> [TO BE DONE] Take the data below and write out exactly the lines from the one with "points = outline_points()" through the one with "obj.data.transform(world)"; omit every other line.

═══ DATA SUPPLIED ═══

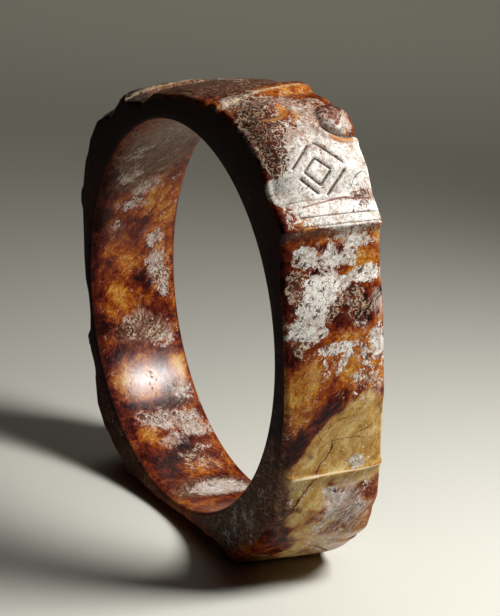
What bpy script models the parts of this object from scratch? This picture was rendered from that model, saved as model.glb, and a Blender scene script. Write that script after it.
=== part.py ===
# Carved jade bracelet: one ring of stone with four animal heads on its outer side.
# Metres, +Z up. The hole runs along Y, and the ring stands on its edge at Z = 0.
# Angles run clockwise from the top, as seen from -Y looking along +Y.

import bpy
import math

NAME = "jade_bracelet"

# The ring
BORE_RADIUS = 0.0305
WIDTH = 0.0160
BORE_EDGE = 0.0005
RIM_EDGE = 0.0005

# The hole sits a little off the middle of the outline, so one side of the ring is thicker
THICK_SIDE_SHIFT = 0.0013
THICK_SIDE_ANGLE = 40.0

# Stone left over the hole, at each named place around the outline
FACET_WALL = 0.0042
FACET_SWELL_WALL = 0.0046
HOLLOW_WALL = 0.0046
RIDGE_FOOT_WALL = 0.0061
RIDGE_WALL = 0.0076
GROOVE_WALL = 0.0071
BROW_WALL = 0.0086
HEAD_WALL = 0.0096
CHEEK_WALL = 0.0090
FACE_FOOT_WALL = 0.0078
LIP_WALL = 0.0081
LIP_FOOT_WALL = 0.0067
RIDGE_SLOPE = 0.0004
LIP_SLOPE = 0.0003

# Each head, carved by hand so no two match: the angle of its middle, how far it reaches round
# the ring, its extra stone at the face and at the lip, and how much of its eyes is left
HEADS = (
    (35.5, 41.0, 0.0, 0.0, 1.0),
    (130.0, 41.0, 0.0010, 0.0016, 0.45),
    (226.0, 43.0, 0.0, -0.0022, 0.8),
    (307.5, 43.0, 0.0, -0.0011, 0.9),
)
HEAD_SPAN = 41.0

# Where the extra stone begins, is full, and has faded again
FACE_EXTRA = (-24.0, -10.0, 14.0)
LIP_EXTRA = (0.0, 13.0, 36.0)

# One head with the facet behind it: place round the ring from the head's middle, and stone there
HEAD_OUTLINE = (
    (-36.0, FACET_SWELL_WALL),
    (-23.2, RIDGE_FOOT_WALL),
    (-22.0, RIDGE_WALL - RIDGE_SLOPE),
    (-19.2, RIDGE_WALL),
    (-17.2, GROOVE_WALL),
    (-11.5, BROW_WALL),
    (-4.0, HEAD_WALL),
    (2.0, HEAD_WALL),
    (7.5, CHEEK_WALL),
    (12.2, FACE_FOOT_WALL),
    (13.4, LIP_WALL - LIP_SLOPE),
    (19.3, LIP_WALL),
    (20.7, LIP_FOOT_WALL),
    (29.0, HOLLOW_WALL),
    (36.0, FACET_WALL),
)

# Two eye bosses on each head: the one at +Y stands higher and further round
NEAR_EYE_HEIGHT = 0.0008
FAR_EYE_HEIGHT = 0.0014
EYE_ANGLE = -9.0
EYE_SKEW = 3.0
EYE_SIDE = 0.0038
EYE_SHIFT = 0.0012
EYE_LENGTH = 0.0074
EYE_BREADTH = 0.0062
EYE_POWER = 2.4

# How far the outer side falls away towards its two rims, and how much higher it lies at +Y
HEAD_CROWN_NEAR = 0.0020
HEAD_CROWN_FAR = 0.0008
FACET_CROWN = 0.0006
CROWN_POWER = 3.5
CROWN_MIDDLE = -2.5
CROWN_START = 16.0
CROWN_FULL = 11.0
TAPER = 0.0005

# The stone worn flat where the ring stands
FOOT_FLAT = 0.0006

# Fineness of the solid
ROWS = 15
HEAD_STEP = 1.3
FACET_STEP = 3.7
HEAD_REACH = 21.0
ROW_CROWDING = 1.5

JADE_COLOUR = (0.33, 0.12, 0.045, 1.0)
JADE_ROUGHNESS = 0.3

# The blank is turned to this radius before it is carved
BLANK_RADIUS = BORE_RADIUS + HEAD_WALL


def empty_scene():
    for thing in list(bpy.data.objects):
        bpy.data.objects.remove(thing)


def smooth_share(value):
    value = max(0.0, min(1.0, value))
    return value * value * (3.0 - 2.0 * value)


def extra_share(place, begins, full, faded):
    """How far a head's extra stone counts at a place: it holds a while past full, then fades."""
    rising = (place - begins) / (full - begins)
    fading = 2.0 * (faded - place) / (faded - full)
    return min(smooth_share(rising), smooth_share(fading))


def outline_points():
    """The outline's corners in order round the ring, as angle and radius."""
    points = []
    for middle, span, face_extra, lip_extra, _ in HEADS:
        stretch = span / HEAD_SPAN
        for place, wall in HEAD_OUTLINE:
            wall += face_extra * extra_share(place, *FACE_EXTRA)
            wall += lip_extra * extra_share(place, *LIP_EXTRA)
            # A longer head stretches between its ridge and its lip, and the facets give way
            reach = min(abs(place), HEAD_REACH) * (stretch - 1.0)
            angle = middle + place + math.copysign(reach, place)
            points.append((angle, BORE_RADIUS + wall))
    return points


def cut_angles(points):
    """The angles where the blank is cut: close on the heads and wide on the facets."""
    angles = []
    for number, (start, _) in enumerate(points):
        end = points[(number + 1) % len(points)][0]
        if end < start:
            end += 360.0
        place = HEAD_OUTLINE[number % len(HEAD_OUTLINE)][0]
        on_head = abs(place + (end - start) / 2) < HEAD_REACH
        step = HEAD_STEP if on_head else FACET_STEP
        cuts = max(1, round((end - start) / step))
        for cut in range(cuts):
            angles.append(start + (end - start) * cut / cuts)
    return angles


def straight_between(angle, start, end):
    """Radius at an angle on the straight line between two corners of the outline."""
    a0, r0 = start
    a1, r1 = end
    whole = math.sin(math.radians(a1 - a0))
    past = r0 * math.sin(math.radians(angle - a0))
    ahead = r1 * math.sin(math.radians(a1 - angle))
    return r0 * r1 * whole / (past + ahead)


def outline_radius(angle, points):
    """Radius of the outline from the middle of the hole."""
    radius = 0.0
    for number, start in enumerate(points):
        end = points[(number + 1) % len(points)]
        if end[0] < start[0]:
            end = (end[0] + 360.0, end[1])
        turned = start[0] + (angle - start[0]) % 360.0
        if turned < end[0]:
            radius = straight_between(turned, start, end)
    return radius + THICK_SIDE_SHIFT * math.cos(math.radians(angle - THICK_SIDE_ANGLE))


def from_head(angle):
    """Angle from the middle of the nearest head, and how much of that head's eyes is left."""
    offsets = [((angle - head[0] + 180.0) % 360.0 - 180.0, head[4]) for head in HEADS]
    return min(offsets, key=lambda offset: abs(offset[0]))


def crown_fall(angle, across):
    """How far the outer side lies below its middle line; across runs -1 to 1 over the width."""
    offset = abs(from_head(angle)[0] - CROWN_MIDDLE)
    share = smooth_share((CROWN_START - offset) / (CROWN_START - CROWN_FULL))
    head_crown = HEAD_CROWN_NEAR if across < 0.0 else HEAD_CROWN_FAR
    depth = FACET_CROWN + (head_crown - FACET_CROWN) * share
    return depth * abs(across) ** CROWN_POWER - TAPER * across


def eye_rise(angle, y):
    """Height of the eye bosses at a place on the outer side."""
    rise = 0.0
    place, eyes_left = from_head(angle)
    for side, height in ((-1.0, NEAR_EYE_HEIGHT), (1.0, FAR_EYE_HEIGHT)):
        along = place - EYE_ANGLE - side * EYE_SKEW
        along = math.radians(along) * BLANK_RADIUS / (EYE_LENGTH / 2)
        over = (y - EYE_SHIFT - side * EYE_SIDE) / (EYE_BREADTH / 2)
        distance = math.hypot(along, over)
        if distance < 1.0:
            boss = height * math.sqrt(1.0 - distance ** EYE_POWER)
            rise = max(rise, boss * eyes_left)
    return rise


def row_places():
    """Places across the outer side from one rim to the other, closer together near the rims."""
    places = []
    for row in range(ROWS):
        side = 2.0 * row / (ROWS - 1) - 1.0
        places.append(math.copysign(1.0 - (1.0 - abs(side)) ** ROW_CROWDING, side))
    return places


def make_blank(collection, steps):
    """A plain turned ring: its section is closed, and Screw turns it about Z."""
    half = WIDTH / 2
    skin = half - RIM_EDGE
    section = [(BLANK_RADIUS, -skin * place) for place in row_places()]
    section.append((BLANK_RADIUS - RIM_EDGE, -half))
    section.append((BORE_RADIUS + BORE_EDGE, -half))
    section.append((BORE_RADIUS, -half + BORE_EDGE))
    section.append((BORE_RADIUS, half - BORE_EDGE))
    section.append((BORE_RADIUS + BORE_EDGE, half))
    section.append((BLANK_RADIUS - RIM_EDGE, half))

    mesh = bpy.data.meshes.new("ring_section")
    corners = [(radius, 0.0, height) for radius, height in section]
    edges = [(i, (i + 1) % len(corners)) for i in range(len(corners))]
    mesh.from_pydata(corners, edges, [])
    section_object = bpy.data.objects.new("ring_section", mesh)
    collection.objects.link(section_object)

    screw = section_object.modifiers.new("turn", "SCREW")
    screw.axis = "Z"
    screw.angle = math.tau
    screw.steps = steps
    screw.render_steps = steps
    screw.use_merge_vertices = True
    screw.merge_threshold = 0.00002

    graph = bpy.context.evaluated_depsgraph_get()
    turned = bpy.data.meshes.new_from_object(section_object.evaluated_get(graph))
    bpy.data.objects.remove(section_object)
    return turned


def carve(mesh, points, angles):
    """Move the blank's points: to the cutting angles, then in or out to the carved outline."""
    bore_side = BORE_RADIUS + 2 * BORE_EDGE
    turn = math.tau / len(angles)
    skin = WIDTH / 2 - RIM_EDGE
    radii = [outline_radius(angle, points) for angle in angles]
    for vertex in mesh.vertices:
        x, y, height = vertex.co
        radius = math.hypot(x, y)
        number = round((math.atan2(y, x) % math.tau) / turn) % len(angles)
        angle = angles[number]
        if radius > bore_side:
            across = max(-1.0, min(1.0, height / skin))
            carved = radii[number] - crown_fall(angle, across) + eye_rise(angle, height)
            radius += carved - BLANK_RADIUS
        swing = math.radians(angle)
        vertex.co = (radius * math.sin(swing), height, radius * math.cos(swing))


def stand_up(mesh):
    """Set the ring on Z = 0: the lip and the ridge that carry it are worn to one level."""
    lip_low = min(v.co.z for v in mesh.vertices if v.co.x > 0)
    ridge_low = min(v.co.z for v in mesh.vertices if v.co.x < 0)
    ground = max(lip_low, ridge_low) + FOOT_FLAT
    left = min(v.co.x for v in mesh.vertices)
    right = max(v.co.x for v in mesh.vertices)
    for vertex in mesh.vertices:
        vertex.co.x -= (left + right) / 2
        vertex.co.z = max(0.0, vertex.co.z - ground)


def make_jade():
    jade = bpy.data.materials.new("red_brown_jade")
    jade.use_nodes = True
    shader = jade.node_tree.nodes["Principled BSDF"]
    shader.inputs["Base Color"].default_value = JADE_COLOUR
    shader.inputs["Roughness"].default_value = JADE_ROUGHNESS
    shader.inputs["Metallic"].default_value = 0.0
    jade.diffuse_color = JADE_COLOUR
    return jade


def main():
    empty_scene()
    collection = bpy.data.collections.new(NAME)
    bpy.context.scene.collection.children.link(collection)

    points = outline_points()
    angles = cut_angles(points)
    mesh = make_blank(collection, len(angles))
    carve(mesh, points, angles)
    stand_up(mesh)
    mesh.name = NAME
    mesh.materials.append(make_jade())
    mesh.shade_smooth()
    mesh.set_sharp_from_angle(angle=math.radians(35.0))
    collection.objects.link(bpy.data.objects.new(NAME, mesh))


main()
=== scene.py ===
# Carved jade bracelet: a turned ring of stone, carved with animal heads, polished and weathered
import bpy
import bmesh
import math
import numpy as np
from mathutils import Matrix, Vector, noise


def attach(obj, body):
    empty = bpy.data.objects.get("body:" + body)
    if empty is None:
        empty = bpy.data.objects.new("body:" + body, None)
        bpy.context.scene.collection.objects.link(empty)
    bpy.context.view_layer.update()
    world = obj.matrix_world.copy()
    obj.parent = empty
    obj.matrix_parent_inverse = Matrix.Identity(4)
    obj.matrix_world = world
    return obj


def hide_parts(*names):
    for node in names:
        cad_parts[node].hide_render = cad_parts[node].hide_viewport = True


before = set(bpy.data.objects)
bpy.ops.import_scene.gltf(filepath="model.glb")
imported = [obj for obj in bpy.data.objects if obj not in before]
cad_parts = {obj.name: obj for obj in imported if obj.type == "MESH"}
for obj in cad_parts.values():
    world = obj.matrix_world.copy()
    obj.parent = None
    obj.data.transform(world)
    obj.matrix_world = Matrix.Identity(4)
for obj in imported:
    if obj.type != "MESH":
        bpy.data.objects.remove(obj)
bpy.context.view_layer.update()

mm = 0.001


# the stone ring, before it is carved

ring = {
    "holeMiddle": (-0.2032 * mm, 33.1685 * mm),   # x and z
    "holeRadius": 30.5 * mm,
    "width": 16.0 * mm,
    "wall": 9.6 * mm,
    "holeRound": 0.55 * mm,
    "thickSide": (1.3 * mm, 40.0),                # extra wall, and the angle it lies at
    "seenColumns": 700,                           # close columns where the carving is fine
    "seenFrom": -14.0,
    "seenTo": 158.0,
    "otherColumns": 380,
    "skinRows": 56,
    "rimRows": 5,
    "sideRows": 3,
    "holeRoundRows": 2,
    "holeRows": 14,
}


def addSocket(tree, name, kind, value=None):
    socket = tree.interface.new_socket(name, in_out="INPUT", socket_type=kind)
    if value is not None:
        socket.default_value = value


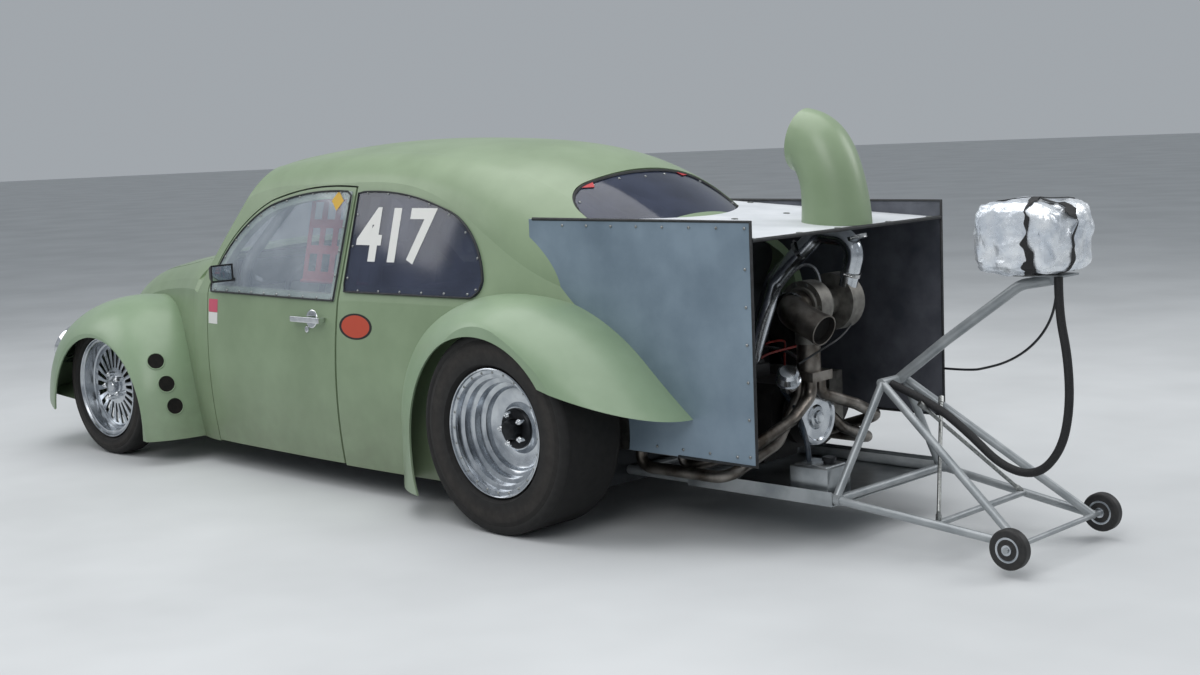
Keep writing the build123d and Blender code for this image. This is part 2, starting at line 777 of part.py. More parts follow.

═══

> [REPLY TO THE TASK]
    points = outline_points()
    angles = cut_angles(points)
    mesh = make_blank(collection, len(angles))
    carve(mesh, points, angles)
    stand_up(mesh)
    mesh.name = NAME
    mesh.materials.append(make_jade())
    mesh.shade_smooth()
    mesh.set_sharp_from_angle(angle=math.radians(35.0))
    collection.objects.link(bpy.data.objects.new(NAME, mesh))


main()
=== scene.py ===
# Carved jade bracelet: a turned ring of stone, carved with animal heads, polished and weathered
import bpy
import bmesh
import math
import numpy as np
from mathutils import Matrix, Vector, noise


def attach(obj, body):
    empty = bpy.data.objects.get("body:" + body)
    if empty is None:
        empty = bpy.data.objects.new("body:" + body, None)
        bpy.context.scene.collection.objects.link(empty)
    bpy.context.view_layer.update()
    world = obj.matrix_world.copy()
    obj.parent = empty
    obj.matrix_parent_inverse = Matrix.Identity(4)
    obj.matrix_world = world
    return obj


def hide_parts(*names):
    for node in names:
        cad_parts[node].hide_render = cad_parts[node].hide_viewport = True


before = set(bpy.data.objects)
bpy.ops.import_scene.gltf(filepath="model.glb")
imported = [obj for obj in bpy.data.objects if obj not in before]
cad_parts = {obj.name: obj for obj in imported if obj.type == "MESH"}
for obj in cad_parts.values():
    world = obj.matrix_world.copy()
    obj.parent = None
    obj.data.transform(world)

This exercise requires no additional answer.